EXTRACTED ENTRIES:

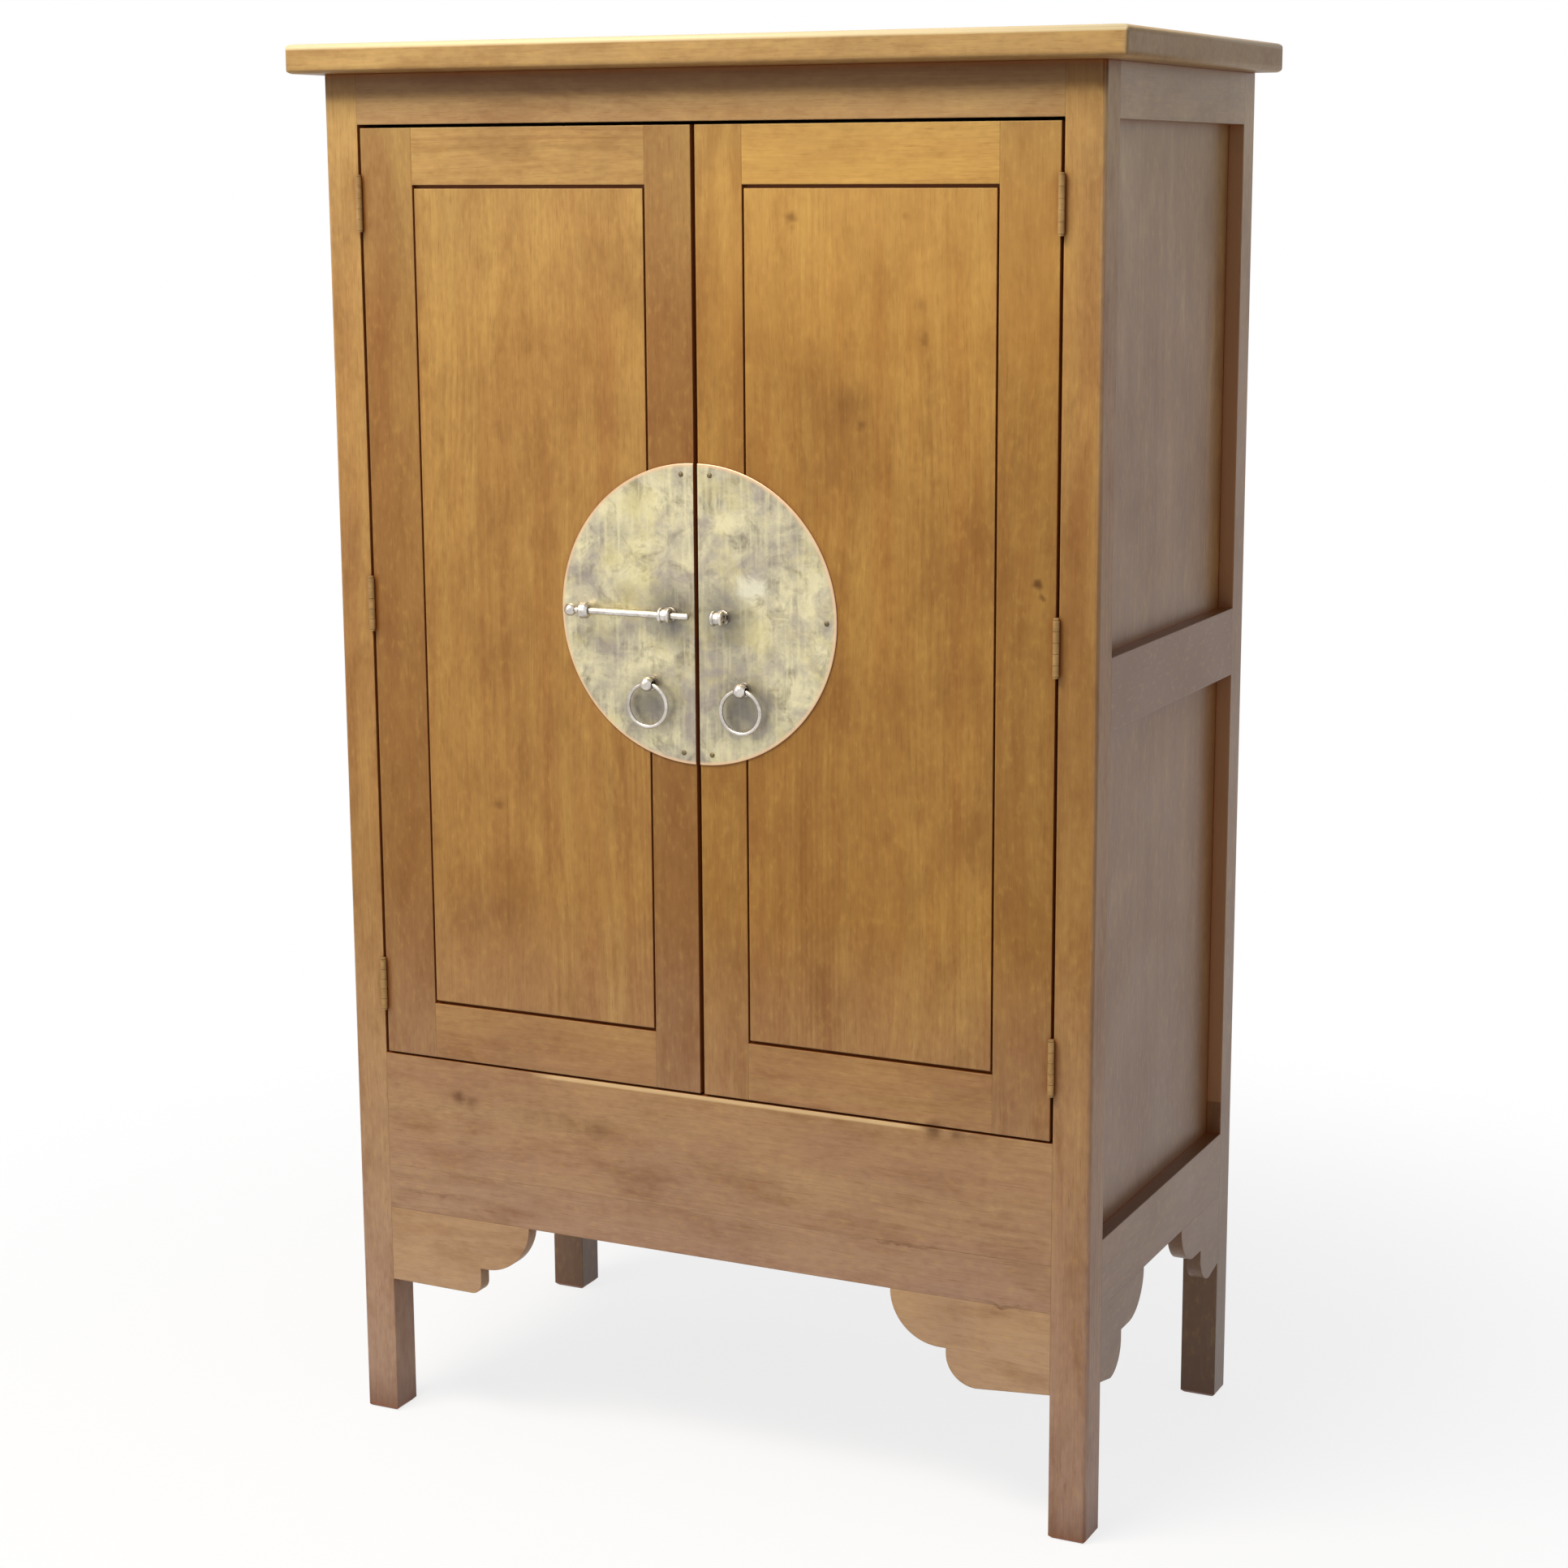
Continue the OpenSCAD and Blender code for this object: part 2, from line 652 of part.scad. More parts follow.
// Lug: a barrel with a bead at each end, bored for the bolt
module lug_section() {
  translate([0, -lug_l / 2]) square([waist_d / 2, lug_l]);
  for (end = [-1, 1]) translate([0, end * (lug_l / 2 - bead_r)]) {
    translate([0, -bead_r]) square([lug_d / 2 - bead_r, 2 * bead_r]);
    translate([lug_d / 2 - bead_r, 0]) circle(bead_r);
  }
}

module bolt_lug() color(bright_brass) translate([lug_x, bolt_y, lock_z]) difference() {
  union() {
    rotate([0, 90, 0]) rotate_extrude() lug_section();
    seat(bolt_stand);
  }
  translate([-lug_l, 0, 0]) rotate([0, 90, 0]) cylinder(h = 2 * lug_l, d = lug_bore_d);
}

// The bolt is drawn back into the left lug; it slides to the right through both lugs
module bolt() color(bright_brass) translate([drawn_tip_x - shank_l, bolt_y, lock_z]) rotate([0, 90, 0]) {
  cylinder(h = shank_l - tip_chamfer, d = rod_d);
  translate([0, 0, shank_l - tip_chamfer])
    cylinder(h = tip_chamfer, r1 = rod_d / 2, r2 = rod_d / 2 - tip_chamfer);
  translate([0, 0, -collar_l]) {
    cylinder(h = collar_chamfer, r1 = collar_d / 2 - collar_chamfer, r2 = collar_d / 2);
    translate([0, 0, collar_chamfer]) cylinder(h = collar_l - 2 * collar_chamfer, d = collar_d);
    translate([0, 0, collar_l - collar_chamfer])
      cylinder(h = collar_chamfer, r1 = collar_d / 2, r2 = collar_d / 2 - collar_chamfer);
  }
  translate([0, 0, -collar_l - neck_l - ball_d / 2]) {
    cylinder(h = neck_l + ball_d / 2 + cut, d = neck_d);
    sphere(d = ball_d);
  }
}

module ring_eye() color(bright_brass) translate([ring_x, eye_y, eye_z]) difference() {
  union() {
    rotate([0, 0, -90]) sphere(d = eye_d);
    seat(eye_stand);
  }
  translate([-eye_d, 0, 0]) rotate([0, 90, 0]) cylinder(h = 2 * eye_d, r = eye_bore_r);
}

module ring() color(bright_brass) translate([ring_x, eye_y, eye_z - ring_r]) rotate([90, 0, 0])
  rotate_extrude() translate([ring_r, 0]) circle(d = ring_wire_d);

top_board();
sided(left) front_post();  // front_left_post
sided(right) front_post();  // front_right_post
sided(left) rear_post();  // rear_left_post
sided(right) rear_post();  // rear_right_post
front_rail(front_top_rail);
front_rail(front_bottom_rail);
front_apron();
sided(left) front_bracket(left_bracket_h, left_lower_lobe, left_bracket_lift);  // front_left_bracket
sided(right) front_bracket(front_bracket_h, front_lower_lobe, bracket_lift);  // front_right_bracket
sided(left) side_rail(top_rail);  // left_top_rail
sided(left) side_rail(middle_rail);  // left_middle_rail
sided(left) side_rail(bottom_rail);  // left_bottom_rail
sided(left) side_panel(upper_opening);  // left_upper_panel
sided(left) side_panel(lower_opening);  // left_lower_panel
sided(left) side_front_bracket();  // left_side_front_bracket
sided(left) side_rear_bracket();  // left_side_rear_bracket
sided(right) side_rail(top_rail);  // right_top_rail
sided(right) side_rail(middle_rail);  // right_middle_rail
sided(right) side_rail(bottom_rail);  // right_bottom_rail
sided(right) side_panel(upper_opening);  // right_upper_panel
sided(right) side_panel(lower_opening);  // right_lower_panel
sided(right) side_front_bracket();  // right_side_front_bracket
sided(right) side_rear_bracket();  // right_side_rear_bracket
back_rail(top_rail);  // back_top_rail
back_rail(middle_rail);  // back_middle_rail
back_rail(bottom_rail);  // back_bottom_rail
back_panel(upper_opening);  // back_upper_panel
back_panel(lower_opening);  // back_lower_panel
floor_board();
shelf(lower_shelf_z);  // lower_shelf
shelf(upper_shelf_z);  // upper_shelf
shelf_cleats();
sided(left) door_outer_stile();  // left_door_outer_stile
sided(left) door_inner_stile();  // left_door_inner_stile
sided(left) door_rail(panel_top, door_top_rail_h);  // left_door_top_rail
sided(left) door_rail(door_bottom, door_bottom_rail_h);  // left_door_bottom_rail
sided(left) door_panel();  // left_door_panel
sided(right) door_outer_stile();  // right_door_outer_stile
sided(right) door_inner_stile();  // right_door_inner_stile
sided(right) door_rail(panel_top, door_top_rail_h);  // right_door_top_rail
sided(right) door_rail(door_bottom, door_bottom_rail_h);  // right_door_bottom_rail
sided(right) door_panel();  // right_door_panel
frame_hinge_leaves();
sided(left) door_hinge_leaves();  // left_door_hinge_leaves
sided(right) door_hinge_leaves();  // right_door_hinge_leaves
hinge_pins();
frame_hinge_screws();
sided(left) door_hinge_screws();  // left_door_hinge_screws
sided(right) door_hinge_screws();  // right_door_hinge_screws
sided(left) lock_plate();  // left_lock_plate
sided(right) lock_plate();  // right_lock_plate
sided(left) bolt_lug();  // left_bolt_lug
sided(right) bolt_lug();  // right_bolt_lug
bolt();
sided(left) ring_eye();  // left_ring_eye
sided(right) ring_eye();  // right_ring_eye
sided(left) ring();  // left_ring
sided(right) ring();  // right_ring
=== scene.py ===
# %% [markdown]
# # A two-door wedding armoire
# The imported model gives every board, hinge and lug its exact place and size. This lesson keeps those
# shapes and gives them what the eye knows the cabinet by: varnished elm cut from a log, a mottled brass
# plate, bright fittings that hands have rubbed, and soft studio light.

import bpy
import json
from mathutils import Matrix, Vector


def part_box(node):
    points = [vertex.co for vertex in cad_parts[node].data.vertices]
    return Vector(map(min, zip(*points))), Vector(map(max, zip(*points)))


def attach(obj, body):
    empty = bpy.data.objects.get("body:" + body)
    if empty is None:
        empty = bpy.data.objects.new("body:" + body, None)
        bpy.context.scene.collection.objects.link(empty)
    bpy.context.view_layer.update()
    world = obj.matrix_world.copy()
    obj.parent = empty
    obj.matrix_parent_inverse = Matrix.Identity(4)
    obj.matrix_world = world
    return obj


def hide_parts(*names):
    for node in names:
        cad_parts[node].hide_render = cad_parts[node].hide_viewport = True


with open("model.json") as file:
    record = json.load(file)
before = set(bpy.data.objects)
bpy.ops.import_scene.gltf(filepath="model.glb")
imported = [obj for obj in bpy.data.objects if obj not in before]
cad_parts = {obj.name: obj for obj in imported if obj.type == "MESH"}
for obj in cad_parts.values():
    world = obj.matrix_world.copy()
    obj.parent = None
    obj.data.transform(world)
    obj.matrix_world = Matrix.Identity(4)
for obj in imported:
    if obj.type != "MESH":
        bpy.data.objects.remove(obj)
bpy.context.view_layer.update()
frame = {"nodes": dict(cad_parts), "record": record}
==
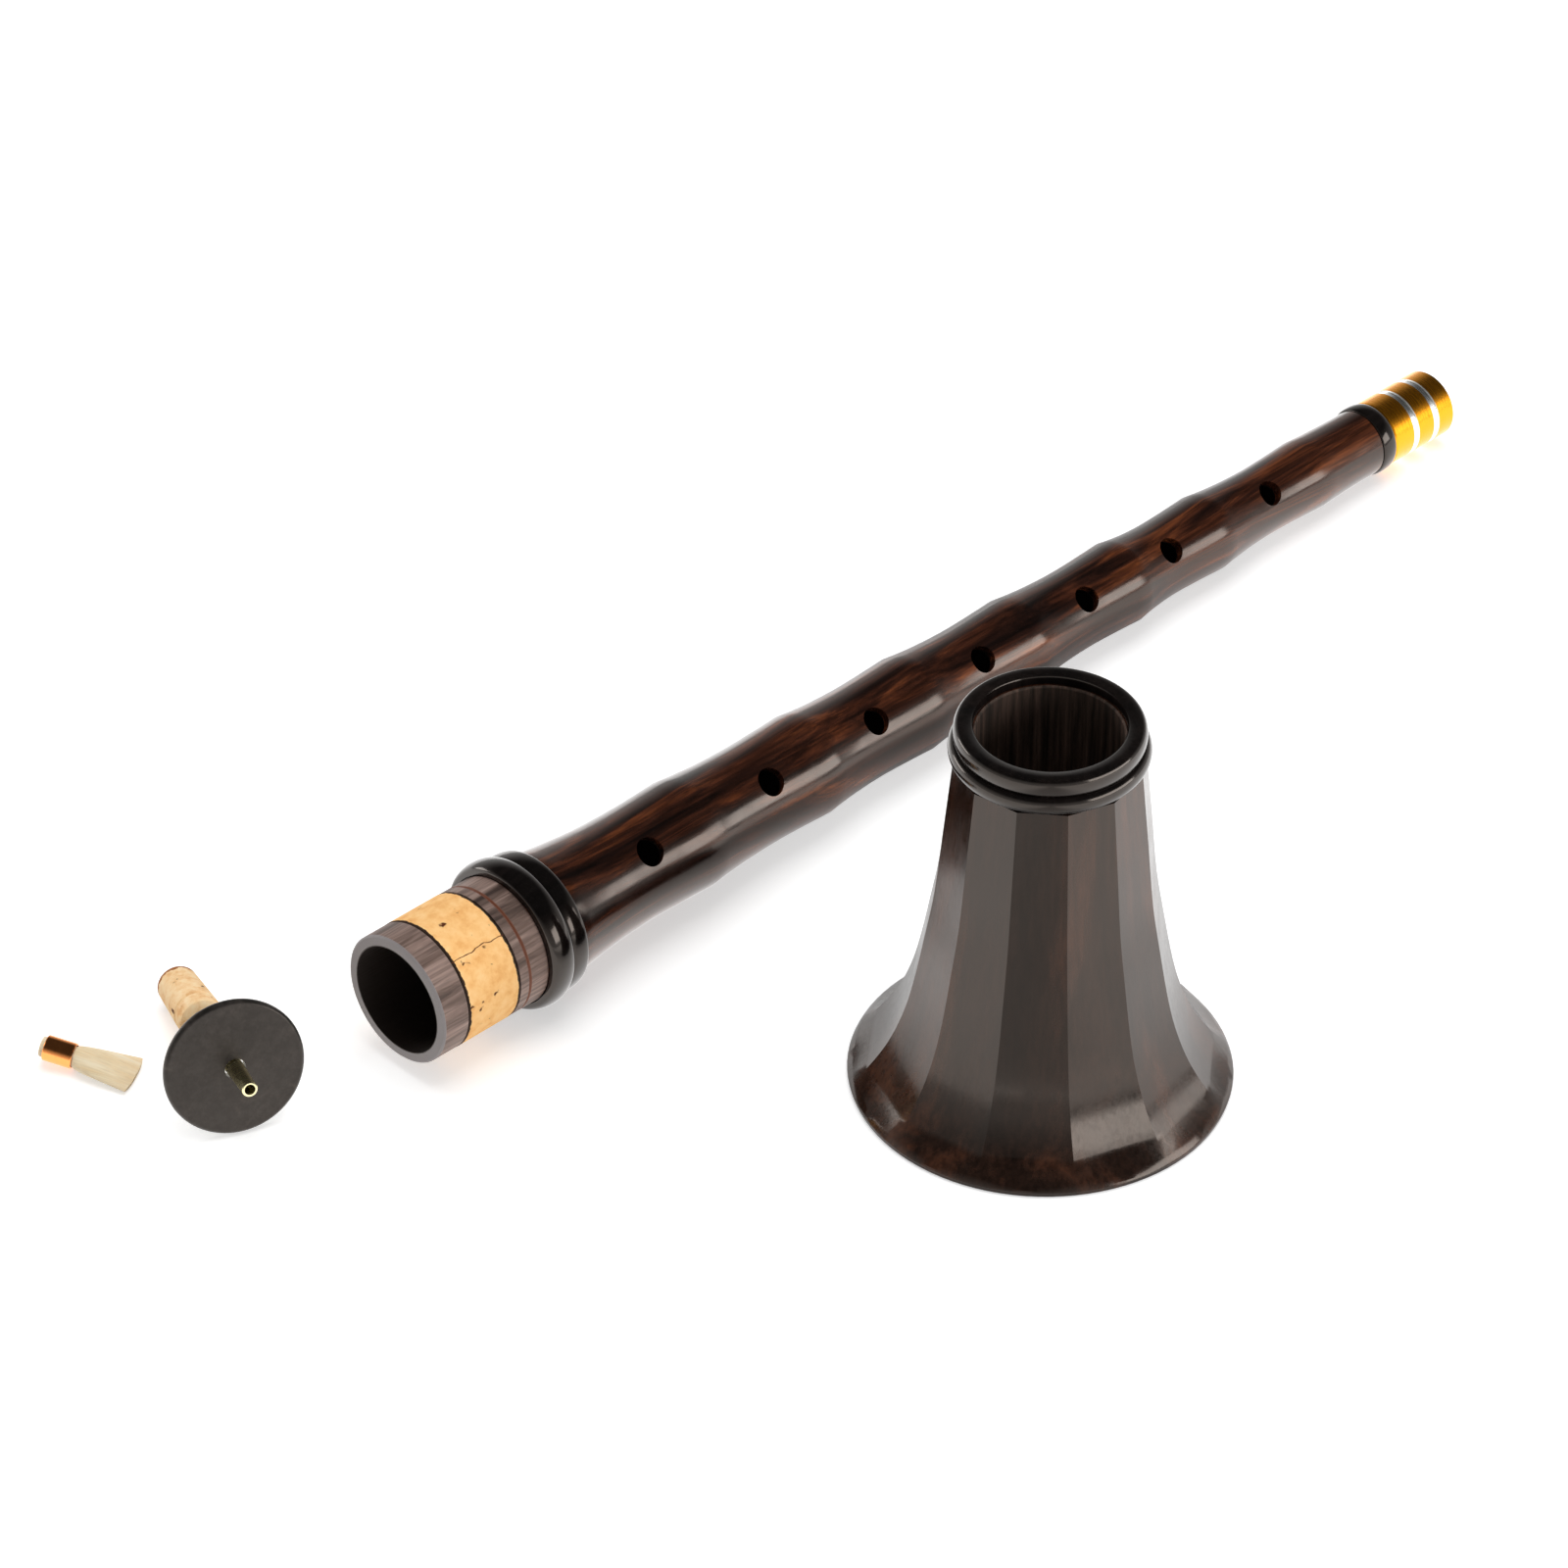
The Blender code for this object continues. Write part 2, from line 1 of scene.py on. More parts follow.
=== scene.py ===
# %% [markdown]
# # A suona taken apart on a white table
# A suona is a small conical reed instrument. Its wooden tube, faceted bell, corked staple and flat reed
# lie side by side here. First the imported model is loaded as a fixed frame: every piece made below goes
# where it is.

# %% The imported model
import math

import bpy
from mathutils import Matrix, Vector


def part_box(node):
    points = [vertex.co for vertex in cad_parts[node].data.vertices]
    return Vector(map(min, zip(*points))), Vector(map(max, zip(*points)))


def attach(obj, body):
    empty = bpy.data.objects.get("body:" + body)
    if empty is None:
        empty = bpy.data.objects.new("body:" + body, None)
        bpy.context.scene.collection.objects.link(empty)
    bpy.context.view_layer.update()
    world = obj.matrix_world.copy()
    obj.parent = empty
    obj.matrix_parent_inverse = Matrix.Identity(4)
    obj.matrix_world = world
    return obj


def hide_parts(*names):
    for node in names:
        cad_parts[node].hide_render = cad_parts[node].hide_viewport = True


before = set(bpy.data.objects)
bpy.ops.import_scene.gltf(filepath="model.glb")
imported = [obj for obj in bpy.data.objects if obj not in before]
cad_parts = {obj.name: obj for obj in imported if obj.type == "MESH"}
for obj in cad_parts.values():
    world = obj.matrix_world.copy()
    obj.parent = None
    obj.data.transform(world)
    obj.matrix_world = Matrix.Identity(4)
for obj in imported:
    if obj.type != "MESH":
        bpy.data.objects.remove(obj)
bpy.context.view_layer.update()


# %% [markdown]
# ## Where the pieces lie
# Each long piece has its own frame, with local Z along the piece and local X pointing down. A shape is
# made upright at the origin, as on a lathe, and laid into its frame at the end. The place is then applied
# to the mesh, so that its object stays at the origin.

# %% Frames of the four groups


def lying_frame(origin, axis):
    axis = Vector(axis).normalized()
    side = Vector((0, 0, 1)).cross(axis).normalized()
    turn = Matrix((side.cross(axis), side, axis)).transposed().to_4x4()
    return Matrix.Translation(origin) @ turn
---
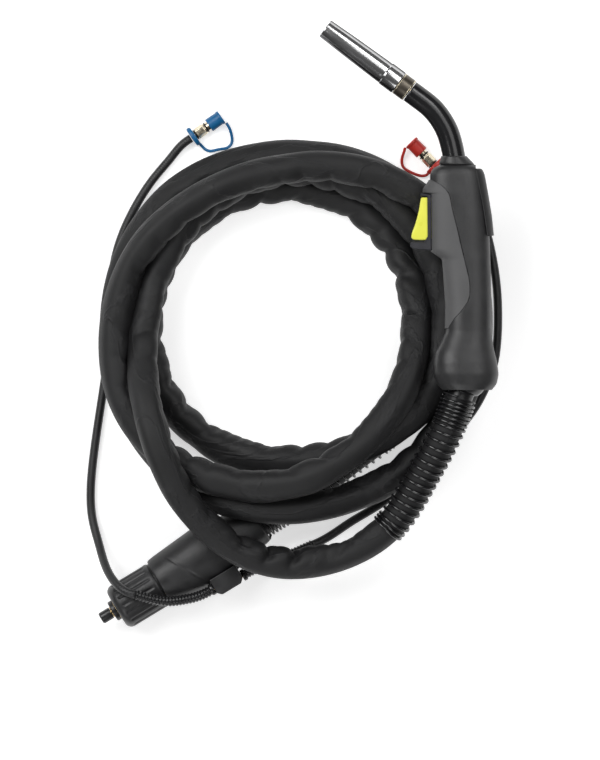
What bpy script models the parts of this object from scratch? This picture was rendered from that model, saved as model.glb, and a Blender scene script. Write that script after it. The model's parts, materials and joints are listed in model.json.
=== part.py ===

REQUEST:
Of all the entries above, repeat only the lines from the line that has "Continue the OpenSCAD" to the line that has "rotate_extrude() translate([ring_r, 0])", both lines included, exactly.

SOLUTION TO THIS TASK:
Continue the OpenSCAD and Blender code for this object: part 2, from line 652 of part.scad. More parts follow.
// Lug: a barrel with a bead at each end, bored for the bolt
module lug_section() {
  translate([0, -lug_l / 2]) square([waist_d / 2, lug_l]);
  for (end = [-1, 1]) translate([0, end * (lug_l / 2 - bead_r)]) {
    translate([0, -bead_r]) square([lug_d / 2 - bead_r, 2 * bead_r]);
    translate([lug_d / 2 - bead_r, 0]) circle(bead_r);
  }
}

module bolt_lug() color(bright_brass) translate([lug_x, bolt_y, lock_z]) difference() {
  union() {
    rotate([0, 90, 0]) rotate_extrude() lug_section();
    seat(bolt_stand);
  }
  translate([-lug_l, 0, 0]) rotate([0, 90, 0]) cylinder(h = 2 * lug_l, d = lug_bore_d);
}

// The bolt is drawn back into the left lug; it slides to the right through both lugs
module bolt() color(bright_brass) translate([drawn_tip_x - shank_l, bolt_y, lock_z]) rotate([0, 90, 0]) {
  cylinder(h = shank_l - tip_chamfer, d = rod_d);
  translate([0, 0, shank_l - tip_chamfer])
    cylinder(h = tip_chamfer, r1 = rod_d / 2, r2 = rod_d / 2 - tip_chamfer);
  translate([0, 0, -collar_l]) {
    cylinder(h = collar_chamfer, r1 = collar_d / 2 - collar_chamfer, r2 = collar_d / 2);
    translate([0, 0, collar_chamfer]) cylinder(h = collar_l - 2 * collar_chamfer, d = collar_d);
    translate([0, 0, collar_l - collar_chamfer])
      cylinder(h = collar_chamfer, r1 = collar_d / 2, r2 = collar_d / 2 - collar_chamfer);
  }
  translate([0, 0, -collar_l - neck_l - ball_d / 2]) {
    cylinder(h = neck_l + ball_d / 2 + cut, d = neck_d);
    sphere(d = ball_d);
  }
}

module ring_eye() color(bright_brass) translate([ring_x, eye_y, eye_z]) difference() {
  union() {
    rotate([0, 0, -90]) sphere(d = eye_d);
    seat(eye_stand);
  }
  translate([-eye_d, 0, 0]) rotate([0, 90, 0]) cylinder(h = 2 * eye_d, r = eye_bore_r);
}

module ring() color(bright_brass) translate([ring_x, eye_y, eye_z - ring_r]) rotate([90, 0, 0])
  rotate_extrude() translate([ring_r, 0]) circle(d = ring_wire_d);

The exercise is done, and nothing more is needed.